## BEGIN Data provided
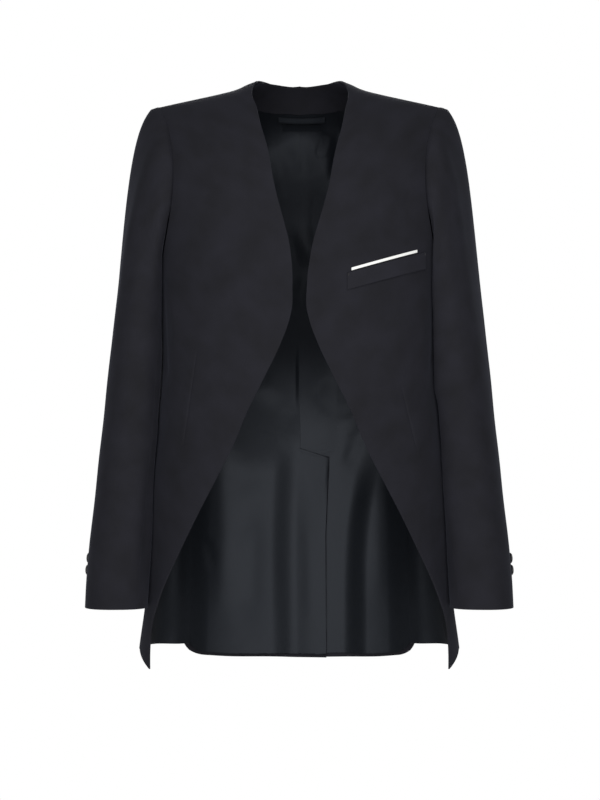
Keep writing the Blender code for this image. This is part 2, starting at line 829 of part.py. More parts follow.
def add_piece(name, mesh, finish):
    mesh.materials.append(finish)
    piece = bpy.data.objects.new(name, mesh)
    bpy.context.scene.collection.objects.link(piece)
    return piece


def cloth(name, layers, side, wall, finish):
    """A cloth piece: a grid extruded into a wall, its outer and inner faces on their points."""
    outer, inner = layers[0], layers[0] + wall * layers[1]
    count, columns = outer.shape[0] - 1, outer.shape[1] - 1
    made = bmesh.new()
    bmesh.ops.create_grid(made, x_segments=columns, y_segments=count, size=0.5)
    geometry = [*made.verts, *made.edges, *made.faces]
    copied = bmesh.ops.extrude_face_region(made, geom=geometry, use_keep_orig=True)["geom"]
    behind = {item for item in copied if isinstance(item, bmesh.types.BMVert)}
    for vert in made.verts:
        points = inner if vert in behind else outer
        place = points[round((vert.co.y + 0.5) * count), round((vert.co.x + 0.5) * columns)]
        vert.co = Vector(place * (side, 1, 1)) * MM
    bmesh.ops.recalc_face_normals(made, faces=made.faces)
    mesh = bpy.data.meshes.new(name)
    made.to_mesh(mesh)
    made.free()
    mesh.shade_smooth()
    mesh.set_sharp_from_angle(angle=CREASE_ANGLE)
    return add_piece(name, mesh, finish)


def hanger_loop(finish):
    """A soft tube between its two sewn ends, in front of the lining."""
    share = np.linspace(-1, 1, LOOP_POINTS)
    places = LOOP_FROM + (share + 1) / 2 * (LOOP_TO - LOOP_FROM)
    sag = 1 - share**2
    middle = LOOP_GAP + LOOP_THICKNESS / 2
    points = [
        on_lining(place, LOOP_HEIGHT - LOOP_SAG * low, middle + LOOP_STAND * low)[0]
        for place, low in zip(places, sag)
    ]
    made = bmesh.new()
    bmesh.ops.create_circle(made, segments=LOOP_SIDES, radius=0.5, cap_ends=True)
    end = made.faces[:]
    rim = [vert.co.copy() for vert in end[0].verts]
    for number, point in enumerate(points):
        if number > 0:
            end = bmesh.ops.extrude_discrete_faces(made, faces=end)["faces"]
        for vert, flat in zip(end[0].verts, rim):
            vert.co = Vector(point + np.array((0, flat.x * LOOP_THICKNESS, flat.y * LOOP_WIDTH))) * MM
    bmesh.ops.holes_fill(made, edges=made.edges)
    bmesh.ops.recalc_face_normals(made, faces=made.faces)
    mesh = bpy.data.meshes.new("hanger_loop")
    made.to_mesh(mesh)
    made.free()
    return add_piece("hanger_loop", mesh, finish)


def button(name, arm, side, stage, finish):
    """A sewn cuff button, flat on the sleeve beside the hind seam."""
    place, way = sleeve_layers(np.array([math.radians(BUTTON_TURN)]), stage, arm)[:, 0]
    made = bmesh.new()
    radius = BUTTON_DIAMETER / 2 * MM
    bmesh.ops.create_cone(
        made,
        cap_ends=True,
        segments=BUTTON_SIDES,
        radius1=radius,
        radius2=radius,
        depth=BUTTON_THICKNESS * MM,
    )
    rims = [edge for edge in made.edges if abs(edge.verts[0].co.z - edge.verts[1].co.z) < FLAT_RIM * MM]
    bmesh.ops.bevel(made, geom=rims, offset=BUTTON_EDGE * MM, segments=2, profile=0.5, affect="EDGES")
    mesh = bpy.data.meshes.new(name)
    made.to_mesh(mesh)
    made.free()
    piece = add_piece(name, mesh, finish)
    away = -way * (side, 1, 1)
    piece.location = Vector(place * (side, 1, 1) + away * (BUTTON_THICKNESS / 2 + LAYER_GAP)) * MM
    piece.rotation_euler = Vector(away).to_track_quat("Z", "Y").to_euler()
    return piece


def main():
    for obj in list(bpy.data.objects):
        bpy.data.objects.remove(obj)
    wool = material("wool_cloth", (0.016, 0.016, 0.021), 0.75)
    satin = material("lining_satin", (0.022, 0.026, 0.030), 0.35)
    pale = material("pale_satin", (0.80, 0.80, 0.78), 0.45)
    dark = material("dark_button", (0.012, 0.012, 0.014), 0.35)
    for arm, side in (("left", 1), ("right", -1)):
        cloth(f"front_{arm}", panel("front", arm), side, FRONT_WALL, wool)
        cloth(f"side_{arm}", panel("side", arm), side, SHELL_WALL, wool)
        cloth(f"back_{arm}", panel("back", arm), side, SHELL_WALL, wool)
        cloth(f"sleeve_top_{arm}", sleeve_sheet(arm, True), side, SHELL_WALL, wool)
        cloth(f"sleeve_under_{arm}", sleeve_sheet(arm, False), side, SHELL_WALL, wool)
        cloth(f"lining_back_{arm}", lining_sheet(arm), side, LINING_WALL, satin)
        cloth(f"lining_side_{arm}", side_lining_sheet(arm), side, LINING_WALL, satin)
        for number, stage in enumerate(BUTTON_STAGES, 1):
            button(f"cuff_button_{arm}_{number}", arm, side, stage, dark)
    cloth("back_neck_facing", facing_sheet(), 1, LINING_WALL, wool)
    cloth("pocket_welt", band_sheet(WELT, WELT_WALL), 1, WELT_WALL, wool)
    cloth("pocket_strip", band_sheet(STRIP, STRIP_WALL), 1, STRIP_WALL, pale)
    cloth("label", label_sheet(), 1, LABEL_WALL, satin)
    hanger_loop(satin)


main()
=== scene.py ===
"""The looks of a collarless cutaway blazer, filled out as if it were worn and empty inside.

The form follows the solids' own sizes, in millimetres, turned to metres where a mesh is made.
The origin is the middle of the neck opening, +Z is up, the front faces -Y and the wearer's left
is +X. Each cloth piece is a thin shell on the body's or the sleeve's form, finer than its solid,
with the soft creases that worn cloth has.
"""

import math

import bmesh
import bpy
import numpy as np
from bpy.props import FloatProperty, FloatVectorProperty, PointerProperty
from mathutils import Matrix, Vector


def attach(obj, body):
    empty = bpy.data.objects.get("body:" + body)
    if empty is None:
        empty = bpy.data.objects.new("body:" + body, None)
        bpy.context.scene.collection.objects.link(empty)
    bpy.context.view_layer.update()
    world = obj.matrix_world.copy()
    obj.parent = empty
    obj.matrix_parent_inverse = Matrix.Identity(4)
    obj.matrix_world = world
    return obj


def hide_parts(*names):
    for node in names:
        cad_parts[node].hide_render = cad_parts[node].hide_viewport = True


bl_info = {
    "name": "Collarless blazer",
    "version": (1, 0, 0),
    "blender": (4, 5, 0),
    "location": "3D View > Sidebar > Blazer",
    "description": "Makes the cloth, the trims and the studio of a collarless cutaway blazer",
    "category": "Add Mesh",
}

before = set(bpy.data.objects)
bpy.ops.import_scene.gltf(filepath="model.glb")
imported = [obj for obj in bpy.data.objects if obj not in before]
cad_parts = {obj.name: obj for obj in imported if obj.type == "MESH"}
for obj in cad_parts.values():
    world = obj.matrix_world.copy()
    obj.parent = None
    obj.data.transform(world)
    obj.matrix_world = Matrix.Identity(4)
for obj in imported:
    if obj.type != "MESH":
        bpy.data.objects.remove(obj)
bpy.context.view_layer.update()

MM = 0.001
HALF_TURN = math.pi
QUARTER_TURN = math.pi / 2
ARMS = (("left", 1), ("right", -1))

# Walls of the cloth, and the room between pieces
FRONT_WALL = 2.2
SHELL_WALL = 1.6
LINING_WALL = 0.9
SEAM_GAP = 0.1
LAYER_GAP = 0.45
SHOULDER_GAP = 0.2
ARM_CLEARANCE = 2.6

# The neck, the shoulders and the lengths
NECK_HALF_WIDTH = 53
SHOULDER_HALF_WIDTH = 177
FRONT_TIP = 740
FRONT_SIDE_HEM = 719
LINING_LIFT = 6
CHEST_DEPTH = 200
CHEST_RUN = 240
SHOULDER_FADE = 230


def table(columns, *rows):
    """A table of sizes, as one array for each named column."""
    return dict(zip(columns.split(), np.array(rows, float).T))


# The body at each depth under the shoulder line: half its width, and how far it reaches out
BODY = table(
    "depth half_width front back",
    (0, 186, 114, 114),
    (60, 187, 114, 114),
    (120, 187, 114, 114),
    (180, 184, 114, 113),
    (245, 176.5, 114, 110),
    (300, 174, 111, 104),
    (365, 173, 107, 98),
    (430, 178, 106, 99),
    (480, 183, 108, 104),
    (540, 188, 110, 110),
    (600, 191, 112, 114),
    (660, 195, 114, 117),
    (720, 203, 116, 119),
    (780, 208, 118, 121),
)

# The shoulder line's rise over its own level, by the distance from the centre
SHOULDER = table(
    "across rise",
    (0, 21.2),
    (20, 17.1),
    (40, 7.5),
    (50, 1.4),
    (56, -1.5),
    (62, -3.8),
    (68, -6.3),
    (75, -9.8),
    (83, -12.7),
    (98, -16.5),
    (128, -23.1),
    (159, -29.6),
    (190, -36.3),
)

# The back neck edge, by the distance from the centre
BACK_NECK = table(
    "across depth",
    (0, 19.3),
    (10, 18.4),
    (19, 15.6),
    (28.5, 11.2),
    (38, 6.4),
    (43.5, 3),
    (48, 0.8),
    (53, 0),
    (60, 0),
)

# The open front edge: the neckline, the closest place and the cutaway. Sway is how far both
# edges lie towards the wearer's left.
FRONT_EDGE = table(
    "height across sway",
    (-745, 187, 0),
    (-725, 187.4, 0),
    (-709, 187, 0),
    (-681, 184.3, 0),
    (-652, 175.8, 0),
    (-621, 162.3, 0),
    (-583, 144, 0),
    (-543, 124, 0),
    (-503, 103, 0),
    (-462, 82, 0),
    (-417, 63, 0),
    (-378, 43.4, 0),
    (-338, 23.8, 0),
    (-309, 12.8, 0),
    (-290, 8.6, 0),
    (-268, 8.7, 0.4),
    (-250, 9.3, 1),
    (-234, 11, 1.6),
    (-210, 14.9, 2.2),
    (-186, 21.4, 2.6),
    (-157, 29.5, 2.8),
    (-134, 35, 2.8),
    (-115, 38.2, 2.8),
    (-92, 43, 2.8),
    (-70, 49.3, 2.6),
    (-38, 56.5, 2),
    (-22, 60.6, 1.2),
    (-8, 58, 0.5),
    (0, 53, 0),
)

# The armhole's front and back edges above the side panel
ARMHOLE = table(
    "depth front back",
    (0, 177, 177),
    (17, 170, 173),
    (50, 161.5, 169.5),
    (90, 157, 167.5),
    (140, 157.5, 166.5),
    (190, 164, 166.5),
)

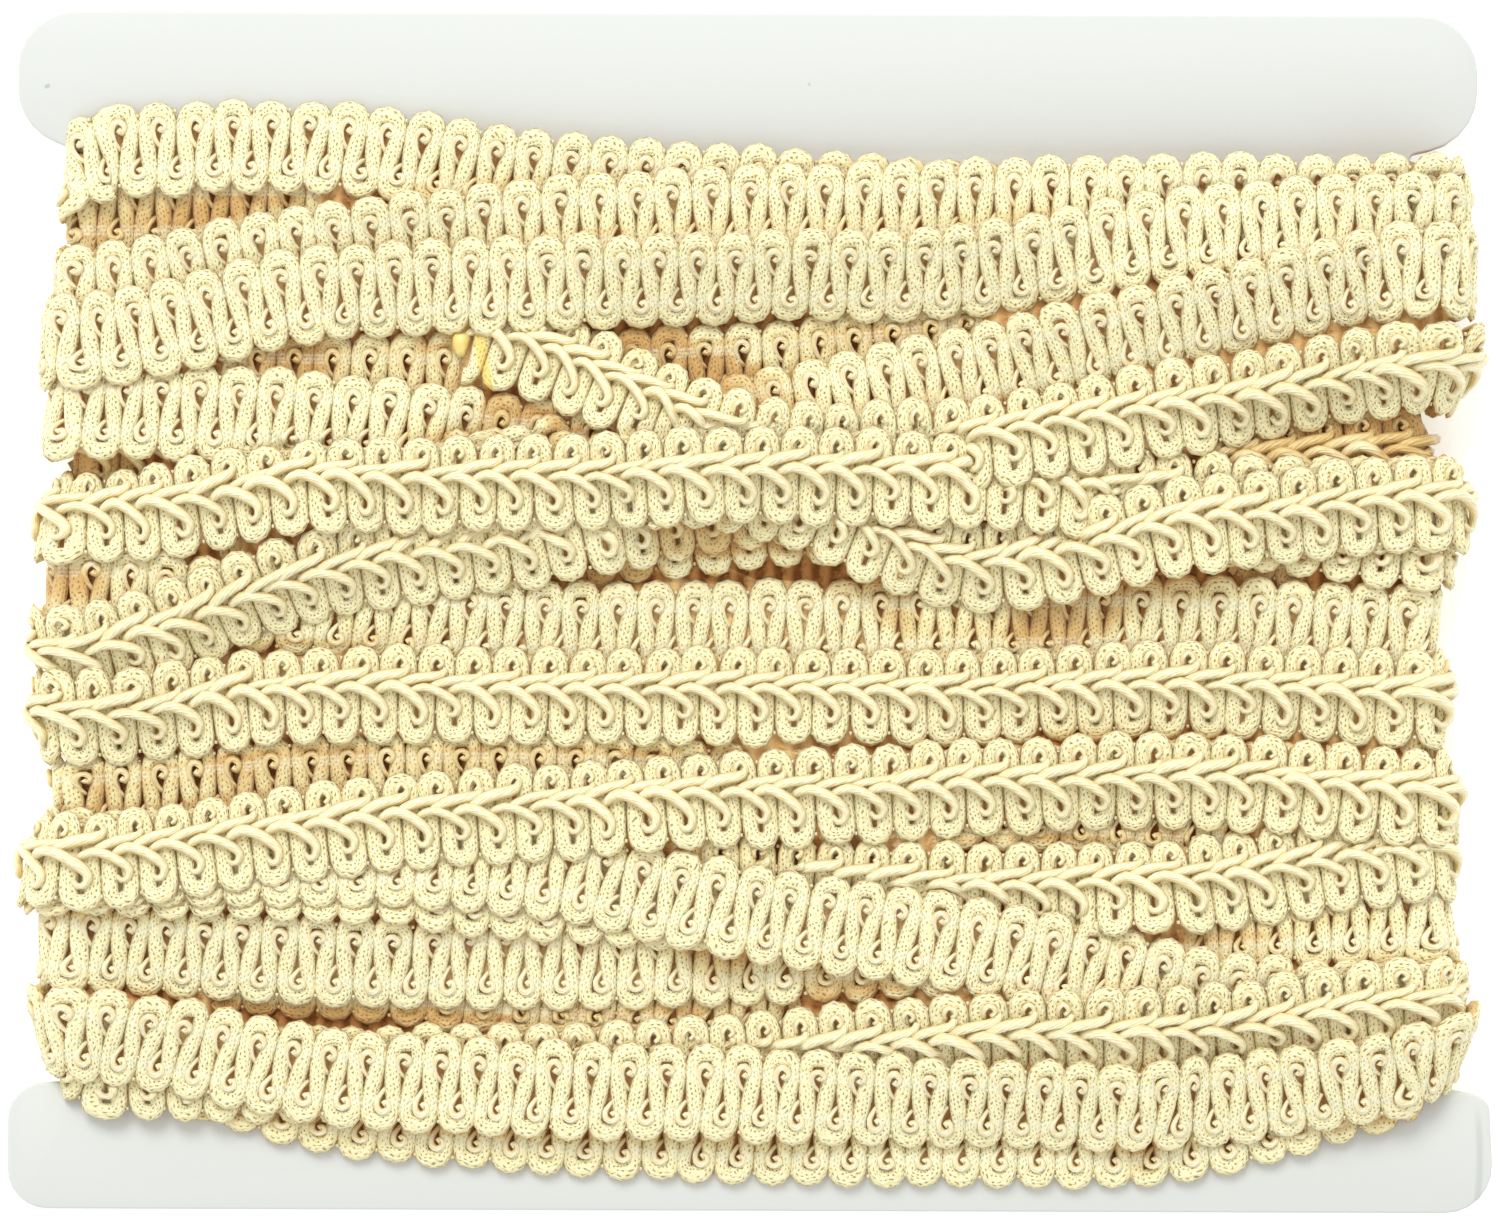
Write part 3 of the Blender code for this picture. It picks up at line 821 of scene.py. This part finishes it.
## END Data provided
▸ **Problem requirements**: Show every line above in which the word "before" occurs.

▸ **Answer to this task**:
before = set(bpy.data.objects)
imported = [obj for obj in bpy.data.objects if obj not in before]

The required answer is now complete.